To fill the orders, Ritter has to turn up at Procacci Brothers around 1:30 in the morning, when the produce is staged, and searches out the “seconds.” Seconds are the fruits and vegetables that Ritter describes as the “odd lots” of the market: not comparatively pretty enough to make it to the grocery store shelves; left over from larger orders in too small of a quantity for larger vendors to buy; too close to their sell-by date, or overly ripe.

The organics Ritter’s Produce Club offers span a variety of goods. Credit: Matt Skoufalos.

But the seconds in his buying club inventory don’t look at all different from what shoppers could find in the grocery store.

There’s brightly colored peppers, firm zucchini, pliable dinosaur kale; nothing that wouldn’t belong in the display case.

The products are all certified organic, but in bulk, they’re available at one-third the cost of the supermarket price.

Ritter said he’s also expanding into “firsts,” but again, in bulk, they cost a lot less.

“The celery is the same, but if you buy your celery at Whole Foods it’s $3. If you buy your celery from me, it’s $1.50,” he said. “And Whole Foods doesn’t sell seconds. Regardless of economic stress or no economic stress, there’s no one who’s going to spend $3 if it’s the same product.

“I look at it from a standpoint of families eating well,” Ritter said. “When you look at the retail cost versus the wholesale cost, that’s a big deal for people on a budget. This allows them to completely change their week so they have good food to eat.”

The advantages of his buying club include flexibility, too, Ritter said. For $7 or less, members can purchase a weekly share, which fills a plastic grocery bag (this week’s included five pounds of sweet potatoes, one-and-a-half pounds of zucchini, four celery hearts, and three eggplants, all for $5.65). A la carte options are available for customers who don’t want the medley, and unlike CSA’s, which commit buyers to multiple months of purchases, Produce Club members may opt out week to week with as little as three days’ notice.

“I go to the market and I buy from my demand,” Ritter said. “They’re basically locked into nothing with me.”

Ritter likes the idea that he’s helping contribute to the expanded understanding of what salable produce looks like, and the general sustainability of the agricultural industry. As a vegan, he also is encouraged by the fact that he can support a wholly organic, plant-based business parallel to the supermarket industry.

“I’m really interested in how plants are raised, what nutrition they deliver depending on the method that is used to raise them, and our relationship with the food crop,” Ritter said. “If I’m going to a regular grocery store, I’m supporting industries I don’t want to be supporting because I’m giving them profit and they’re in the animal business. I only shop at a store that makes its money from plants.”

Jamie Smith of Haddon Township is a Produce Club member, and has lent Ritter his truck for club-related errands. He said he’s “just trying to eat as many greens as possible,” but that the arrangement is working out.
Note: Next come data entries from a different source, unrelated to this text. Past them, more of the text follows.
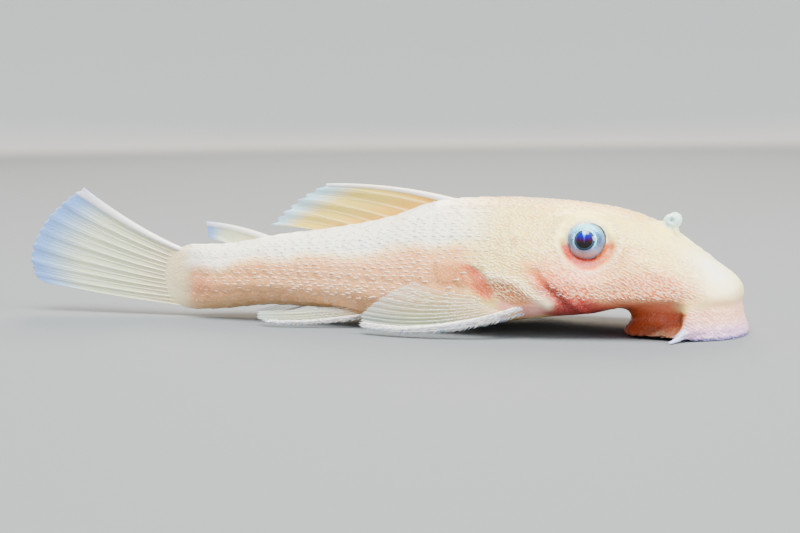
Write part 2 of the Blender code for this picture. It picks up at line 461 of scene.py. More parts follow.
class Effects:
    """The shared groups, each built once."""

    def __init__(self) -> None:
        """Builds every group."""
        self.granules = granule_effect()
        self.mottle = mottle_effect()

    @staticmethod
    def use(graph: Graph, tree: NodeTree, inputs: dict) -> Node:
        """Places a group in a material.

        Args:
            graph: The material's graph.
            tree: The group.
            inputs: Its own values in this material.

        Returns:
            The group's node.
        """
        node = graph.add("Group")
        node.node_tree = tree
        graph.wire(node, inputs)
        return node


def start_material(name: str) -> tuple[Material, Graph, Node]:
    """Makes a material with its one shader.

    Args:
        name: The material's name.

    Returns:
        The material, its graph and its Principled shader.
    """
    made = bpy.data.materials.new(name)
    made.use_nodes = True
    graph = Graph(made.node_tree)
    return made, graph, made.node_tree.nodes["Principled BSDF"]


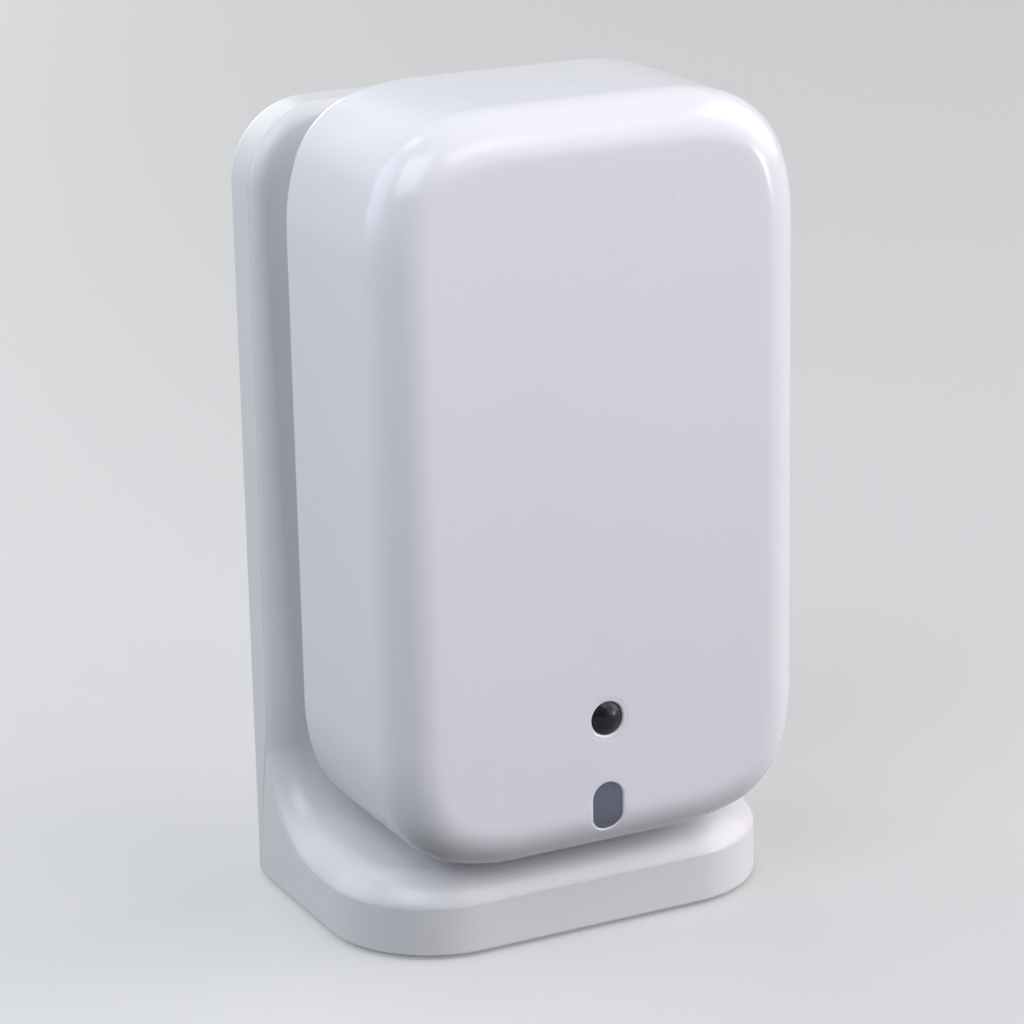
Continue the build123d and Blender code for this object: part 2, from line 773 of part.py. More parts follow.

“I think it’s good for me,” Smith said. “It’s cheaper; you’re getting the same thing anyway.”

Gail Zeserman of Philadelphia joined Produce Club during the summer after she met another member, Carrie, at a seed swap.

“She had this box of bell peppers, and they were a quarter apiece,” Zeserman said. “I asked her where she got them, and she gave me Alan’s card, and that’s when it started.”

Although she confesses to getting “excited about food bargains,” Zeserman said she was drawn to the scope of the network Ritter was activating. Since then, she has started working with him to pack and deliver shares.

“I get so excited about possibilities in general, and produce, and when I saw what Alan was doing and how people were coming together to help, that got me really excited,” Zeserman said.

“[I like] being around people who just want good organic food, and helping each other,” she said. “To share all of this and to do, it’s a lot of work.”